DS is now 8 weeks and mix fed - he gets one bottle of formula a day. When I was making the decision to mix feed I found it quite hard to find any information on it. Most information I found said that I shouldn't introduce formula for the first six weeks, shouldn't pump for six weeks, shouldn't use a bottle only a cup etc etc. It all seemed very biased against using any formula at all. It all seemed so rigid and difficult that I was tempted to give up BFing altogether. DS wouldn't latch after three days and all the advice I got was to keep trying, stay in bed, call helplines. If I wasn't so stubborn that would have finished me off and I would definitely have given up. Instead I gave him formula, calmed down, waited for the extremely helpful MW who sorted out my latch and took up BFing again, with great success.

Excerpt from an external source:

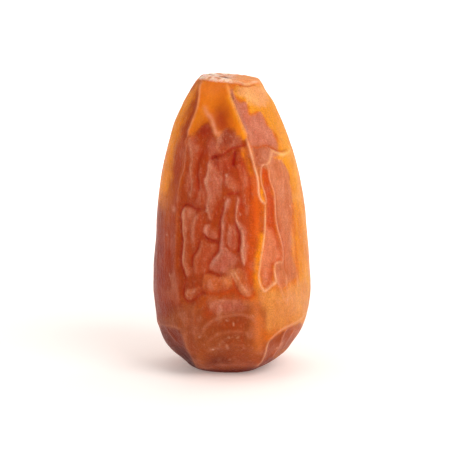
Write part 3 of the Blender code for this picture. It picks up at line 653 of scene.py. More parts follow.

Surely for a person in my position for whom exclusive breastfeeding isn't really an option (due to medical problems) it's better to BF as much as possible, rather than switching completely over to formula? All the advice I received, especially online, seemed to suggest that exclusive breastfeeding was the only way to go and that if I introduced formula it would have catastrophic results for my supply. I'm sure for many new mothers this sense of rigidity, that it's all or nothing, is hugely daunting and off putting. Wouldn't it be better for the advice to say "feed as much as you possibly can, if you need to use formula, that's ok but aim for exclusive breastfeeding and the closer you come the better." I don't know if it's just me but as a new tired mum I got the sense that BFing was something I had to dedicate myself to come hell or high water in order for it to work. In fact I found that a few bottles of formula here and there where convenient made us both happy and made BFing possible for me, and in fact prevented me from giving up altogether.
So AIBU to think new mums should be given a more balanced view on BFing - a less "all or nothing" approach?